Весь пафос фильма проясняется в послании Зейтунцяна. Он не убеждает, он ставит вопрос: зачем нужны архивы, если архивариусы становятся его рабами (etc "музеи", "библиотеки", "школы")?

Пусть каждый человек хранит свой архив. В одном сне Армен видит некий вселенский архив из прочного железа, который помещается на океанское дно. Этот эпизод тоже не был снят, пожалуй, как избыточный. В последнем и самом страшном сне героя горит весь архив, он мечется от документа к документу, не зная, что спасать, все кажется ему ценным.

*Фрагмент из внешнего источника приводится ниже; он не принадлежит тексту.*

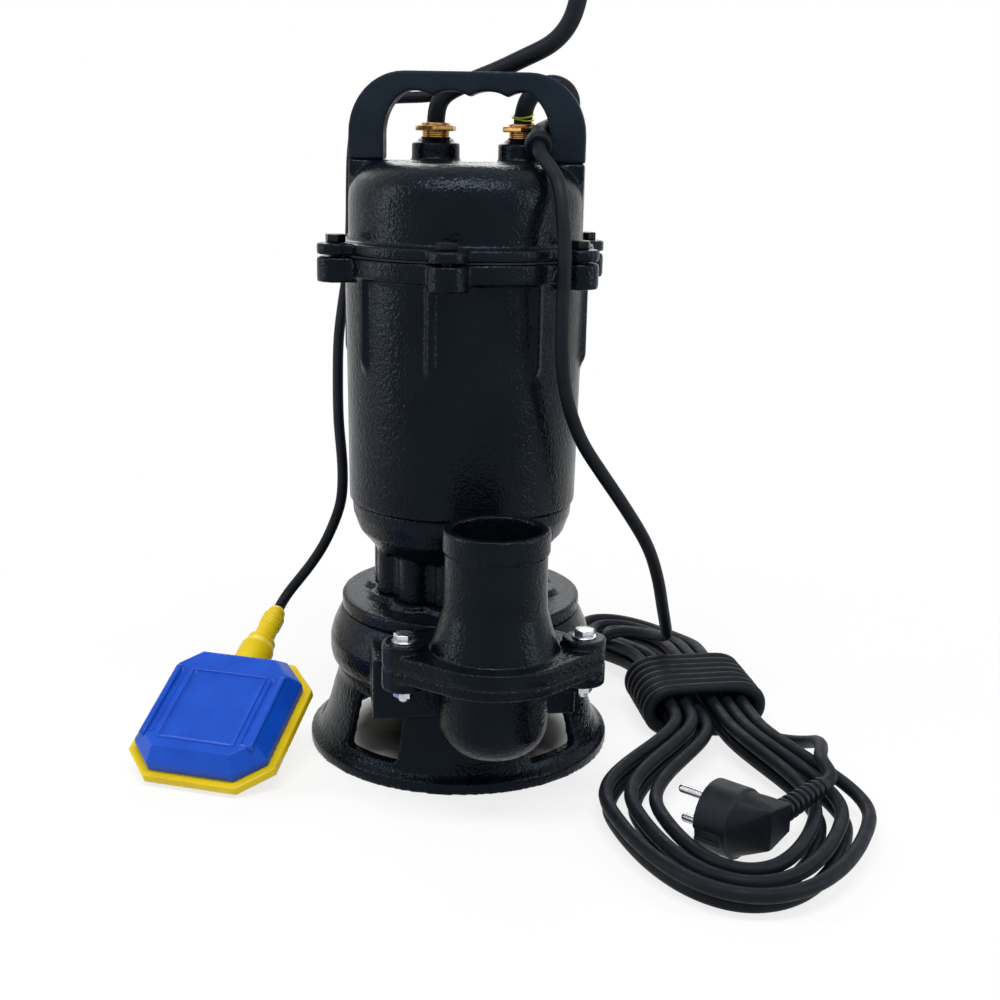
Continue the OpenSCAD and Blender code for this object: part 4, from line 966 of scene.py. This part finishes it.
@dataclass
class SupplyCable:
    """Supply cable: sleeve, lead, bound hank, tail and plug, on one unbroken cord.

    Routes and profiles are in millimetres.
    """

    hank: Hank = field(default_factory=Hank)
    plug: Plug = field(default_factory=Plug)
    diameter: float = 7.7
    sleeve: float = 10.6
    sleeve_route: tuple[Point, ...] = (
        (29.5, 22, 347), (29.5, 22, 374), (33, 23, 384), (42, 25, 391), (52, 28, 390),
        (57.5, 30, 382), (55.5, 25.5, 373.5), (48, 17, 367), (41.6, 9, 364.5), (40.4, 0, 362.5),
        (40.8, -8, 359.5), (42, -19, 355.5))
    lead_route: tuple[Point, ...] = (
        (42.8, -26.4, 352.8), (48, -35, 347.5), (55, -44.5, 338), (58, -52, 322), (60, -57, 303),
        (60, -58.5, 284), (60, -58, 264), (60.5, -56.5, 244), (63.5, -52, 222), (71.5, -44, 198),
        (83, -34, 178), (97.5, -20, 154), (112, -1, 126), (119.5, 15, 101), (124, 31, 76),
        (127, 48, 58), (128, 66, 47), (125, 82, 40), (117, 96, 36), (106, 108, 33),
        (92, 118.5, 27.5))
    tail_route: tuple[Point, ...] = (
        (193, 4, 5.5), (203, -8, 9), (211, -24, 16), (215, -42, 24.5), (215, -60, 28.5),
        (212, -75, 29))
    bridge_bow: Point = (6.5, -4.5, 0.5)  # how far the cable bows out to the first wrap
    end_turns: float = 0.03  # stretch of the hank that gives the direction at its ends
    collar_profile: tuple[tuple[float, float], ...] = (
        (5.4, 0.0), (7.0, 0.0), (7.6, 2.0), (7.6, 7.5), (6.6, 9.0), (5.4, 9.0))
    collar_round: float = 0.8

    def line(self) -> list[Vector]:
        """Centreline of the whole cable, in metres."""
        loops = self.hank.line()
        wraps = Wraps(self.hank).line()
        first, last = loops[0], loops[-1]
        run_in = first - self.diameter * (self.hank.point(self.end_turns) - first).normalized()
        lead = smooth_route([*self.sleeve_route[1:], *self.lead_route, run_in, first])
        before = self.hank.point(self.hank.turns - self.end_turns)
        away = last + self.diameter * (last - before).normalized()
        bridge = smooth_route([last, away, away + Vector(self.bridge_bow), wraps[0]])
        tip = self.plug.relief_tip
        way = (tip - self.plug.relief_foot).normalized()
        out = wraps[-1] + self.diameter * (wraps[-1] - wraps[-2]).normalized()
        tail = smooth_route([wraps[-1], out, *self.tail_route, tip + self.diameter * way, tip])
        return [*lead, *[p * MM for p in loops[1:]], *bridge[1:-1], *[p * MM for p in wraps],
                *tail[1:]]

    def collar(self) -> Piece:
        """Rubber collar on the sleeve's end."""
        end, back = (Vector(self.sleeve_route[i]) * MM for i in (-1, -2))
        way = (end - back).normalized()
        profile = rounded(self.collar_profile, self.collar_round)
        length = self.collar_profile[-1][1] * MM
        bm = ring_along(end - way * length, end, [(r * MM, z * MM) for r, z in profile])
        piece = finished("cable_collar", bm, Finish.BLACK_RUBBER, 50.0)
        return settle(piece, Finish.BLACK_RUBBER, Body.PUMP, "sleeve_collar")

    def build(self) -> None:
        sleeve_line = relaxed(smooth_route(self.sleeve_route))
        sleeve = cable("supply_cable_sleeve", sleeve_line, self.sleeve * MM, Finish.BLACK_RUBBER)
        settle(sleeve, Finish.BLACK_RUBBER, Body.PUMP, "supply_sleeve")
        route = relaxed(self.line())
        cord = cable("supply_cable", route, self.diameter * MM, Finish.BLACK_RUBBER)
        settle(cord, Finish.BLACK_RUBBER, Body.PUMP, "supply_lead", "supply_hank",
               "supply_wraps", "supply_tail")
        pieces = [sleeve, self.collar(), WireTie().build(), *self.plug.build()]
        route_length(route)


# ---- Pump ------------------------------------------------------------


@dataclass
class Castings:
    """Painted castings of the pump."""

    voxels: dict[str, float] = field(default_factory=lambda: {
        "strainer_base": 0.0012, "volute_casing": 0.0011, "volute_lid": 0.0012,
        "lower_bracket": 0.0012, "motor_housing": 0.0014, "top_cover": 0.0013,
        "discharge_spout": 0.0009})

    def build(self) -> None:
        """Make every casting."""
        for node, voxel in self.voxels.items():
            casting(node, Finish.BLACK_PAINT, Body.PUMP, voxel)
        casting("handle", Finish.MATTE_BLACK_PAINT, Body.PUMP, 0.0009, 6)


@dataclass
class Hardware:
    """Bolts, nuts, glands and gaskets that show."""

    outlet_turn: float = 13.0
    outlet: tuple[float, float] = (7.9, -104.0)
    pitch: float = 98.0
    outlet_seat: float = 98.0
    # Side of each outlet bolt, and the angle that its head was left at.
    outlet_heads: tuple[tuple[int, float], ...] = ((-1, 17.0), (1, 41.0))
    outlet_shank: tuple[float, float] = (2.9, 34.3)  # radius and length
    outlet_washer: float = 6.6
    lug_radius: float = 78.0
    lug_seat: float = 302.5
    lug_count: int = 6
    lug_head_turn: float = 23.0
    lug_shank: tuple[float, float] = (2.9, 16.0)
    glands: tuple[Point, ...] = ((-21.0, 22.0, 360.0), (29.5, 22.0, 360.0))
    gland_bore: float = 5.6
    gland_nut: tuple[float, float, float] = (22.0, 3.0, 0.6)  # across flats, height, chamfer
    gland_nut_foot: float = 3.4
    threads: int = 3

    def bolt_heads(self, name: str, places: Iterable[Matrix], finish: Finish, node: str,
                   shank: tuple[float, float], across: float = 10.0, height: float = 4.5,
                   washer: float = 0.0) -> None:
        """Hexagon bolts with a chamfered head, a shank and perhaps a washer.

        Args:
            name: the piece's name.
            places: matrix of each head's seat.
            finish: the bolts' finish.
            node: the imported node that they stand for.
            shank: the shank's radius and length, in millimetres.
            across: width across the head's flats.
            height: the head's height.
            washer: radius of the washer's rim, or 0 for none.
        """
        parts = []
        for place in places:
            parts.append(placed(hexagon(across * MM, height * MM, 0.5 * MM), place))
            r, length, step = shank[0] * MM, shank[1] * MM, 0.001
            stem = [(0, step), (r, step), (r, step - length), (r - step, -length), (0, -length)]
            parts.append(placed(spun(stem, 24), place))
            if washer:
                ring = rounded([(0.0, 0.0), (washer * MM, 0.0), (washer * MM, 0.0009),
                                (0.0, 0.0009)], 0.0003)
                parts.append(placed(spun(ring, 32), place))
        settle(finished(name, joined(parts), finish, CREASE), finish, Body.PUMP, node)

    def outlet_frame(self) -> Matrix:
        """Frame of the outlet's flange bolts."""
        return turned(self.outlet_turn) @ Matrix.Translation(Vector((*self.outlet, 0)) * MM)

    def gland_nuts(self) -> None:
        """Brass gland nuts: threaded foot, hexagon and turned collar."""
        profile = [(self.gland_bore, 0.0), (7.9, 0.0)]
        for i in range(self.threads):
            profile += [(7.9, 0.4 + i), (7.3, 0.7 + i), (7.9, 1.0 + i)]
        profile += [(8.0, 3.6), (9.6, 3.6), (9.6, 6.6), (8.4, 6.9), (8.4, 7.7), (8.0, 8.0),
                    (6.2, 8.0), (self.gland_bore, 7.5)]
        parts = []
        for gland in self.glands:
            place = Matrix.Translation(Vector(gland) * MM)
            parts.append(placed(spun([(r * MM, h * MM) for r, h in profile], 48), place))
            nut = placed(hexagon(*(v * MM for v in self.gland_nut)),
                         Matrix.Translation((0, 0, self.gland_nut_foot * MM)))
            inner = [v for v in nut.verts if Vector(v.co.xy).length < 0.0001]
            bmesh.ops.delete(nut, geom=inner, context="VERTS")
            parts.append(placed(nut, place))
        settle(finished("brass_glands", joined(parts), Finish.BRASS, CREASE), Finish.BRASS,
               Body.PUMP, "gland_nuts")

    def build(self) -> None:
        """Make the fasteners and glands."""
        frame = self.outlet_frame()
        seats = [frame @ Matrix.Translation(Vector((s * self.pitch / 2, 0, self.outlet_seat)) * MM)
                 @ turned(t) for s, t in self.outlet_heads]
        self.bolt_heads("outlet_bolts", seats, Finish.ZINC, "discharge_bolts",
                        self.outlet_shank, washer=self.outlet_washer)
        lugs = [turned(360 / self.lug_count * i - 90)
                @ Matrix.Translation(Vector((self.lug_radius, 0, self.lug_seat)) * MM)
                @ turned(self.lug_head_turn * i) for i in range(self.lug_count)]
        self.bolt_heads("lug_bolts", lugs, Finish.BLACK_STEEL, "cover_bolts", self.lug_shank)
        self.gland_nuts()
        softened("discharge_nuts", Finish.ZINC, Body.PUMP, 0.0004)
        softened("handle_screws", Finish.ZINC, Body.PUMP, 0.0003)
        softened("casing_screws", Finish.BLACK_STEEL, Body.PUMP, 0.0003)
        for node in ("cover_gasket", "discharge_gasket"):
            dressed(node, Finish.GASKET_RUBBER)
        dressed("gland_seals", Finish.BLACK_RUBBER)


@dataclass
class Inside:
    """Motor, bearings, seal and impeller."""

    finishes: dict[str, Finish] = field(default_factory=lambda: {
        "suction_plate": Finish.CAST_IRON, "stator_core": Finish.LAMINATION,
        "stator_windings": Finish.COPPER, "upper_bearing_bracket": Finish.ALUMINIUM,
        "capacitor": Finish.CAPACITOR_PLASTIC, "terminal_block": Finish.TERMINAL_PLASTIC,
        "bearing_outer_rings": Finish.BEARING_STEEL, "bearing_balls": Finish.BEARING_STEEL,
        "bearing_inner_rings": Finish.BEARING_STEEL, "seal_seat": Finish.CERAMIC,
        "seal_face": Finish.BLACK_PLASTIC, "seal_spring": Finish.STEEL, "shaft": Finish.STEEL,
        "rotor_core": Finish.LAMINATION, "rotor_end_rings": Finish.ALUMINIUM,
        "impeller": Finish.CAST_IRON, "impeller_nut": Finish.ZINC,
        "float_switch": Finish.TERMINAL_PLASTIC, "float_ball": Finish.BEARING_STEEL})

    def build(self) -> None:
        """Give the enclosed pieces their finishes."""
        for node, finish in self.finishes.items():
            dressed(node, finish)


@dataclass(frozen=True)
class Bar:
    """Rounded bar sunk into the blue shell, in the float's frame and in millimetres."""

    place: tuple[float, float]
    depth: float
    size: Point
    soft: float


@dataclass
class FloatSwitch:
    """Float: blue upper shell with its ridges, yellow rim and lower shell, and neck."""

    pivot: Point = (-118.4, 10.1, 66.7)
    yaw: float = -9.8
    tilt: float = 26.3
    reach: float = 87.5
    top: float = 14.8
    # Long ridges at both sides, then the four sides of the sill round the panel.
    bars: tuple[Bar, ...] = (
        *(Bar((x, -3.0), 0.8, (4.2, 54.0, 4.4), 1.4) for x in (-33.2, 33.2)),
        *(Bar((x, -4.0), 0.7, (1.5, 52.5, 2.6), 0.7) for x in (-23.4, 23.4)),
        *(Bar((0.0, y), 0.7, (48.0, 1.5, 2.6), 0.7) for y in (-30.0, 22.0)))

    def frame(self) -> Matrix:
        """Frame of the float: X across it, Y towards its neck, Z out of the blue shell."""
        return (Matrix.Translation(Vector(self.pivot) * MM) @ turned(self.yaw)
                @ turned(self.tilt, "X") @ Matrix.Translation((0, -self.reach * MM, 0)))

    def ridge(self, bar: Bar) -> Shape:
        """One bar's shape, in place on the shell."""
        bm = bmesh.new()
        bmesh.ops.create_cube(bm, size=1.0)
        bmesh.ops.scale(bm, verts=bm.verts, vec=Vector(bar.size) * MM)
        bmesh.ops.bevel(bm, geom=bm.edges[:], offset=bar.soft * MM, segments=4, profile=0.5,
                        affect="EDGES", material=-1)
        bmesh.ops.translate(bm, verts=bm.verts,
                            vec=Vector((*bar.place, self.top - bar.depth)) * MM)
        return placed(bm, self.frame())

    def ridges(self) -> None:
        """Every ridge of the blue shell, as one piece."""
        piece = finished("float_ridges", joined(map(self.ridge, self.bars)), Finish.FLOAT_BLUE)
        settle(piece, Finish.FLOAT_BLUE, Body.FLOAT)

    def build(self) -> None:
        """Make the shells, the ridges and the neck."""
        casting("float_shell_upper", Finish.FLOAT_BLUE, Body.FLOAT, 0.0007, 4)
        casting("float_shell_lower", Finish.FLOAT_YELLOW, Body.FLOAT, 0.0007, 3)
        casting("float_neck", Finish.FLOAT_YELLOW, Body.FLOAT, 0.0004, 2)
        self.ridges()


def main() -> None:
    """Build the pump and its studio."""
    logging.basicConfig(level=logging.INFO, format="%(name)s: %(message)s")
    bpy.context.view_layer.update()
    builders: list[Callable[[], None]] = [
        Studio().build, FloatCable().build, SupplyCable().build, Castings().build,
        Hardware().build, Inside().build, FloatSwitch().build]
    for build in builders:
        build()


if __name__ == "__main__":
    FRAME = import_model()
    main()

Так сгорает весь архив - в этом выражена идея обнуления истории, человеческих трагедий, которые хочется забыть. А причина пожара в том, что "существование архива многих не устраивало".

Последнее, что успевает сделать он перед смертью - быть рядом с Анаит и написать запоздалый некролог в память о ее молодом отце. Две траурные рамки в одном газетном материале.

Финал "И т.д, и т.п" также апокалипсичен - музей взрывается, среди развалин стоят смущенные люди, которые еще недавно представляли различные сцены жизни. Им дан шанс жить вне музейных стен, неразделенными, но поскольку они ничего не умеют делать, они и теперь продолжают среди развалин представлять те же сцены из жизни.

В целом армянскому искусству не свойственна поэтика бреда, психоделики, сюрреализма, абсурда. В ней получили свое развитие религиозный экстаз, мистерия, экспрессия, эксцентрика, символизм. Пожалуй, характеристикой абсурда наделена порой работа "армянского радио". Сегодня важно понять, утратила ли армянская драматургия саму возможность наполнять нетрадиционный для нее задел, который культивировал Зейтунцян? Обострит ли это национальные контексты?

Армения переживает сложнейшие времена, трансформируются формы социальной и культурной жизни. Сможет ли потенциальный армянский театр абсурда объяснить новому зрителю то, что будет уже ни в силах ни эпос, ни комедии нравов, характеров и положений, ни кукольный театр?